§ What you need to do:
Repeat the listing below word for word, stopping after the line that contains "along, heart, shade))".

++++++++

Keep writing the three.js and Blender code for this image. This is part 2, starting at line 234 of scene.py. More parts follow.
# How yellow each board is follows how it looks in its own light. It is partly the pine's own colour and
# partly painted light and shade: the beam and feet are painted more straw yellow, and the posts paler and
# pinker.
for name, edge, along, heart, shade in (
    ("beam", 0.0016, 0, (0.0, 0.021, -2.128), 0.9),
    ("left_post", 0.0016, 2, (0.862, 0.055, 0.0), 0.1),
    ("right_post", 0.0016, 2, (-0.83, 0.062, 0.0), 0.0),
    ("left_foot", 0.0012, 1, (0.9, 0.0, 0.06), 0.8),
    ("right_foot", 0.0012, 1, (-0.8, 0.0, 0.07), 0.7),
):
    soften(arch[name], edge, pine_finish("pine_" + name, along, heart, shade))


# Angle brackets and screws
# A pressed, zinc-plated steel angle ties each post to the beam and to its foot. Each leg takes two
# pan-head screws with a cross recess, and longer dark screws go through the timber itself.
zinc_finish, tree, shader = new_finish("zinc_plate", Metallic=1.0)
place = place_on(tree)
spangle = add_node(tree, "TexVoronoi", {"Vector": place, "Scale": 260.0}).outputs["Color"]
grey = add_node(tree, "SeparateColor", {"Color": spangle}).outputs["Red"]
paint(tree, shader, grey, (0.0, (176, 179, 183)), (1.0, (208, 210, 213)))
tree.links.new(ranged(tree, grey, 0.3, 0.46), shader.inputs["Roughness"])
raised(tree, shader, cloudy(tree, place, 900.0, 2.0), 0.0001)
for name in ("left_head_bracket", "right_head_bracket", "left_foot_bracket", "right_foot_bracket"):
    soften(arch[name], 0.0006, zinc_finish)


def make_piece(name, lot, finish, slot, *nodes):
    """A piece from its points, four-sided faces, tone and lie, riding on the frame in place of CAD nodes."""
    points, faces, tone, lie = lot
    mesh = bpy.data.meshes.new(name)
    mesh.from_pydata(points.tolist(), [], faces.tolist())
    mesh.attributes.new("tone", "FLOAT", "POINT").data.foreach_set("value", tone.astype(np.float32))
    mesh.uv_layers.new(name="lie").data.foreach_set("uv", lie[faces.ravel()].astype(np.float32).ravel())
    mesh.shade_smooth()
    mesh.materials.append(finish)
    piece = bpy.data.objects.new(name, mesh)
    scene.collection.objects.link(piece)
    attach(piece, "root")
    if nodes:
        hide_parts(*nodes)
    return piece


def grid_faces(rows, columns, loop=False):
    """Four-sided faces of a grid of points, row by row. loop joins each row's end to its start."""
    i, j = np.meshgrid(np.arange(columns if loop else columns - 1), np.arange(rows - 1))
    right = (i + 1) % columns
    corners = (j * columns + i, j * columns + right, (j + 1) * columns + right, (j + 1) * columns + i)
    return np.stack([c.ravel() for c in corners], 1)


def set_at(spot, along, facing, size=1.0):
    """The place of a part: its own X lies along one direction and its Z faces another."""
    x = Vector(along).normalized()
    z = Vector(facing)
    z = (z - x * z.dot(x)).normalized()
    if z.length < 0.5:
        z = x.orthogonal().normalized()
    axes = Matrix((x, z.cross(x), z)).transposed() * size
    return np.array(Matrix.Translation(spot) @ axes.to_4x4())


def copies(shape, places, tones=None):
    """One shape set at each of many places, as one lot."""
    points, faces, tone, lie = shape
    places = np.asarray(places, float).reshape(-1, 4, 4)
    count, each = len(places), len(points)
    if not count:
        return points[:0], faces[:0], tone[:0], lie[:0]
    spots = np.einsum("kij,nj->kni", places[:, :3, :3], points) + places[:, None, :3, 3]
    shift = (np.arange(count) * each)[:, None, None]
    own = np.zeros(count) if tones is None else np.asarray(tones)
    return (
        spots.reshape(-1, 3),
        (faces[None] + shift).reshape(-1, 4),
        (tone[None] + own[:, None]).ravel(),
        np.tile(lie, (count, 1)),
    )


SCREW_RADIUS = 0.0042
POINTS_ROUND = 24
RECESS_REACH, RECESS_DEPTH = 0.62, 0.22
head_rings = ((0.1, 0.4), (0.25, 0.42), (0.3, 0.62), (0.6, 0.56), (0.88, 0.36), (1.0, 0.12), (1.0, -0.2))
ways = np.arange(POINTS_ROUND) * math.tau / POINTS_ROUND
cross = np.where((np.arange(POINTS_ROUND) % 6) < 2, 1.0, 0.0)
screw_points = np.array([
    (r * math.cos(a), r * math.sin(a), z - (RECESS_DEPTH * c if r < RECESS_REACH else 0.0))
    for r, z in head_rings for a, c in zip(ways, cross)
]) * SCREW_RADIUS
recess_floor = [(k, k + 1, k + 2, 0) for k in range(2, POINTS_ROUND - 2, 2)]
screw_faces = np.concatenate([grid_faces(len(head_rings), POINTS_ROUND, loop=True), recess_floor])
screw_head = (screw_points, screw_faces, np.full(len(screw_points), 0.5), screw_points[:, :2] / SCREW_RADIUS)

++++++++

§ Full output:
Keep writing the three.js and Blender code for this image. This is part 2, starting at line 234 of scene.py. More parts follow.
# How yellow each board is follows how it looks in its own light. It is partly the pine's own colour and
# partly painted light and shade: the beam and feet are painted more straw yellow, and the posts paler and
# pinker.
for name, edge, along, heart, shade in (
    ("beam", 0.0016, 0, (0.0, 0.021, -2.128), 0.9),
    ("left_post", 0.0016, 2, (0.862, 0.055, 0.0), 0.1),
    ("right_post", 0.0016, 2, (-0.83, 0.062, 0.0), 0.0),
    ("left_foot", 0.0012, 1, (0.9, 0.0, 0.06), 0.8),
    ("right_foot", 0.0012, 1, (-0.8, 0.0, 0.07), 0.7),
):
    soften(arch[name], edge, pine_finish("pine_" + name, along, heart, shade))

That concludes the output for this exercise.